◆ **Stated goal**
Look below for the line containing "diode_caps();"; from there through the line containing "before = set(bpy.data.objects)", both lines included, please set down each line exactly and nothing else.

◆ **Input for this task**

—————

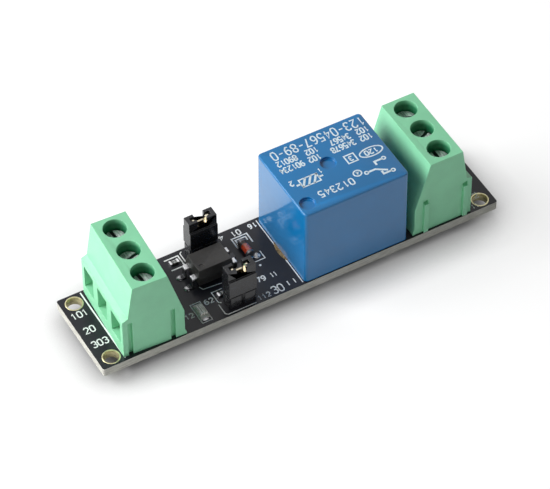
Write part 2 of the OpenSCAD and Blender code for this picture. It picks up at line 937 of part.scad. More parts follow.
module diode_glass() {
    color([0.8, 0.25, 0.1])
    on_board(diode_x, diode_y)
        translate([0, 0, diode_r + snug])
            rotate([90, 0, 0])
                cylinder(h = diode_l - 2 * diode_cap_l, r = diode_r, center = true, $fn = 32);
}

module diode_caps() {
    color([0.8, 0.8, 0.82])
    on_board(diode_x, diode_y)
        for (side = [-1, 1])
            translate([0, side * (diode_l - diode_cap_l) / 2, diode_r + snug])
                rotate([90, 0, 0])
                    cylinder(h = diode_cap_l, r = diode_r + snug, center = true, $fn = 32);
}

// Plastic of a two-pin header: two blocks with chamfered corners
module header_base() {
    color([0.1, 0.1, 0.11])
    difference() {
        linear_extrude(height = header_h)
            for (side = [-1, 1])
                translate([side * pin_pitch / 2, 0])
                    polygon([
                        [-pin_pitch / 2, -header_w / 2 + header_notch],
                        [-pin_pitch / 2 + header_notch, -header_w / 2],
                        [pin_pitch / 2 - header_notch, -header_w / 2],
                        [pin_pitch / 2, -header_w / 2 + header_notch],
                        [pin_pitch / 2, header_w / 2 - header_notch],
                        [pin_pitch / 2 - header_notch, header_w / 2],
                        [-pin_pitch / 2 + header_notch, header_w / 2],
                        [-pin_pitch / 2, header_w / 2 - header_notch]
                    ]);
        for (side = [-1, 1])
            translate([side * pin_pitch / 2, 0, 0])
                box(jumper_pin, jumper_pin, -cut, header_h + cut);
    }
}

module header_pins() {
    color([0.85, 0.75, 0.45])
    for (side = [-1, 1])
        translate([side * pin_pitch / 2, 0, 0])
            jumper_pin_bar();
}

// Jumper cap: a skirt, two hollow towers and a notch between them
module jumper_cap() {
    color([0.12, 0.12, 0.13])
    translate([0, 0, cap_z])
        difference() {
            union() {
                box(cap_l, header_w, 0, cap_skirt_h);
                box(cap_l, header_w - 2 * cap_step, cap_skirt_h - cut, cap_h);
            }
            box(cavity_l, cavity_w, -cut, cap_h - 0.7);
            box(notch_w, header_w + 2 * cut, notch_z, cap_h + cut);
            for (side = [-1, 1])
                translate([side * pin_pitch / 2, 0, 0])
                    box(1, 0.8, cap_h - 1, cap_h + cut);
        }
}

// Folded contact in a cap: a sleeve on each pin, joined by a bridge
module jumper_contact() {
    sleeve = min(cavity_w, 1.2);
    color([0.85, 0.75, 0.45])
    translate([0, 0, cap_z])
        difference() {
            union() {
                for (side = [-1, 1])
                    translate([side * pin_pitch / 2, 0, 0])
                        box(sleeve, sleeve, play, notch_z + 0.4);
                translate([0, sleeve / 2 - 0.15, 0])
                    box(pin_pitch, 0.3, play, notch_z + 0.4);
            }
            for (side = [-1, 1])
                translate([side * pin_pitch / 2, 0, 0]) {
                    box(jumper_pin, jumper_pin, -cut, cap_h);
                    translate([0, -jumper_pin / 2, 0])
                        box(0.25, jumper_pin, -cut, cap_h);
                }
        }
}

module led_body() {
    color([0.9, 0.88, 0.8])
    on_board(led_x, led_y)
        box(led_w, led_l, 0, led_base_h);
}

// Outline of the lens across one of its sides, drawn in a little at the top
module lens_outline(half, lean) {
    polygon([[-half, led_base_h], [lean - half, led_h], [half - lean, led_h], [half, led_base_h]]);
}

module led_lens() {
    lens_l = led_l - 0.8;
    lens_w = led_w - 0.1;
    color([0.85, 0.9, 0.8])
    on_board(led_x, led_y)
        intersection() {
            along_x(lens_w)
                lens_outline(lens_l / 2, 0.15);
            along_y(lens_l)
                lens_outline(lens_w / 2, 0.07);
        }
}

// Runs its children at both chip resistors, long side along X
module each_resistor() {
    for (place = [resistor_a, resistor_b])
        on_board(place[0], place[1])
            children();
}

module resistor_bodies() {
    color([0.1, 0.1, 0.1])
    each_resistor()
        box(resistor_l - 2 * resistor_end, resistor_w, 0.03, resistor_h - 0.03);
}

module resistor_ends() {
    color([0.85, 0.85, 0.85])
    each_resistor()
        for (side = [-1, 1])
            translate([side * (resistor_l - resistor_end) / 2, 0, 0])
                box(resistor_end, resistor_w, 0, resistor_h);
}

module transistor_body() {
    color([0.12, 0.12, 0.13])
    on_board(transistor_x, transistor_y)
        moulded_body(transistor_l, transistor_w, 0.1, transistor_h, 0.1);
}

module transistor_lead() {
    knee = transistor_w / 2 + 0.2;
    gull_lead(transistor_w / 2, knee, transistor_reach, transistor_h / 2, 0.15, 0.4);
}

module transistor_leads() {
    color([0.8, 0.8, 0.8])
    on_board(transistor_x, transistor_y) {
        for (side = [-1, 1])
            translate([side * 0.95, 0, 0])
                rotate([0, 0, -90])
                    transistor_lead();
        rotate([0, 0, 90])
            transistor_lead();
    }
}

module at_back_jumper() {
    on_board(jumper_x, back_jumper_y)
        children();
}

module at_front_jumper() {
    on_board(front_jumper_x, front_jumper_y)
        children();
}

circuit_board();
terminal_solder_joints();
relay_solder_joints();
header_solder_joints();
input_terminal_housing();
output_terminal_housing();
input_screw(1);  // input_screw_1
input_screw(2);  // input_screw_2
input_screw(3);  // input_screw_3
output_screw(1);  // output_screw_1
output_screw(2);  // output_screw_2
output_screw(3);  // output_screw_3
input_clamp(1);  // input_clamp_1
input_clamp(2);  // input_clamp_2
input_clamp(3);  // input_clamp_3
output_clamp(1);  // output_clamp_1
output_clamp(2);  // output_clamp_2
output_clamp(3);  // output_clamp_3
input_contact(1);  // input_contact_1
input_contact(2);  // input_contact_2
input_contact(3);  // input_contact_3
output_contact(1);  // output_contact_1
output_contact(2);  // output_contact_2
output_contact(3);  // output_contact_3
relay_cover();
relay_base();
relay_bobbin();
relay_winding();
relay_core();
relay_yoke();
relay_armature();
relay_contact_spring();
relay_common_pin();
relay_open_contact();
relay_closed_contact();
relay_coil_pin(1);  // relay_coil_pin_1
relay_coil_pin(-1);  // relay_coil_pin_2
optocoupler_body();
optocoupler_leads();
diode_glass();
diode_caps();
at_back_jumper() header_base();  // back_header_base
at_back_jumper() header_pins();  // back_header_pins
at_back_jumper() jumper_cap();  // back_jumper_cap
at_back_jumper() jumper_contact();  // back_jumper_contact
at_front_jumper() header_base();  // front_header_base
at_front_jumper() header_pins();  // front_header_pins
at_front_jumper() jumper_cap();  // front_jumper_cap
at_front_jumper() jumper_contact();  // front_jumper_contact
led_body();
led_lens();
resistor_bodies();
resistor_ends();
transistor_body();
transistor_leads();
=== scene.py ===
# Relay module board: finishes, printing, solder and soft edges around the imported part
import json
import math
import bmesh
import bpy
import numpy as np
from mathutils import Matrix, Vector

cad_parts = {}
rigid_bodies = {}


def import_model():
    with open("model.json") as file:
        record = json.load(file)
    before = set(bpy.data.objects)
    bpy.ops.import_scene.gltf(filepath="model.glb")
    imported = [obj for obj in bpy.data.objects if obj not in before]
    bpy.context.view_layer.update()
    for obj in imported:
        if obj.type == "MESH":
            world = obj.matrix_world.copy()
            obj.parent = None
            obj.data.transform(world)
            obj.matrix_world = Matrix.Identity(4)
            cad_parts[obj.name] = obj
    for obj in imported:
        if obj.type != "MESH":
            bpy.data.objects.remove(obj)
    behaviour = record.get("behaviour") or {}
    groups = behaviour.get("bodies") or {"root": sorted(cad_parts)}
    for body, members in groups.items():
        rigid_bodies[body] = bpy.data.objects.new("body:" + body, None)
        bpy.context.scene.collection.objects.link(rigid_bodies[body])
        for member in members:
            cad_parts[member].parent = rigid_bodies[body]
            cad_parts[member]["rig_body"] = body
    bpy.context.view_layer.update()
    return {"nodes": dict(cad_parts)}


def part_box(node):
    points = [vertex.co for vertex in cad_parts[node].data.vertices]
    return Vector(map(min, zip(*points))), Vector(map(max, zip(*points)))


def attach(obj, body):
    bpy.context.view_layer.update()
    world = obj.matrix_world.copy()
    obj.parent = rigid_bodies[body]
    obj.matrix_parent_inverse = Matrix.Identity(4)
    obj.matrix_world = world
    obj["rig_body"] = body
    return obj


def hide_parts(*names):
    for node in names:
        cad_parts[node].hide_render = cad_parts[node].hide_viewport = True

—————

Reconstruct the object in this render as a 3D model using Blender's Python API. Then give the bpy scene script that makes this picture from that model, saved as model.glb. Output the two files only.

—————

◆ **Exercise solution**
diode_caps();
at_back_jumper() header_base();  // back_header_base
at_back_jumper() header_pins();  // back_header_pins
at_back_jumper() jumper_cap();  // back_jumper_cap
at_back_jumper() jumper_contact();  // back_jumper_contact
at_front_jumper() header_base();  // front_header_base
at_front_jumper() header_pins();  // front_header_pins
at_front_jumper() jumper_cap();  // front_jumper_cap
at_front_jumper() jumper_contact();  // front_jumper_contact
led_body();
led_lens();
resistor_bodies();
resistor_ends();
transistor_body();
transistor_leads();
=== scene.py ===
# Relay module board: finishes, printing, solder and soft edges around the imported part
import json
import math
import bmesh
import bpy
import numpy as np
from mathutils import Matrix, Vector

cad_parts = {}
rigid_bodies = {}


def import_model():
    with open("model.json") as file:
        record = json.load(file)
    before = set(bpy.data.objects)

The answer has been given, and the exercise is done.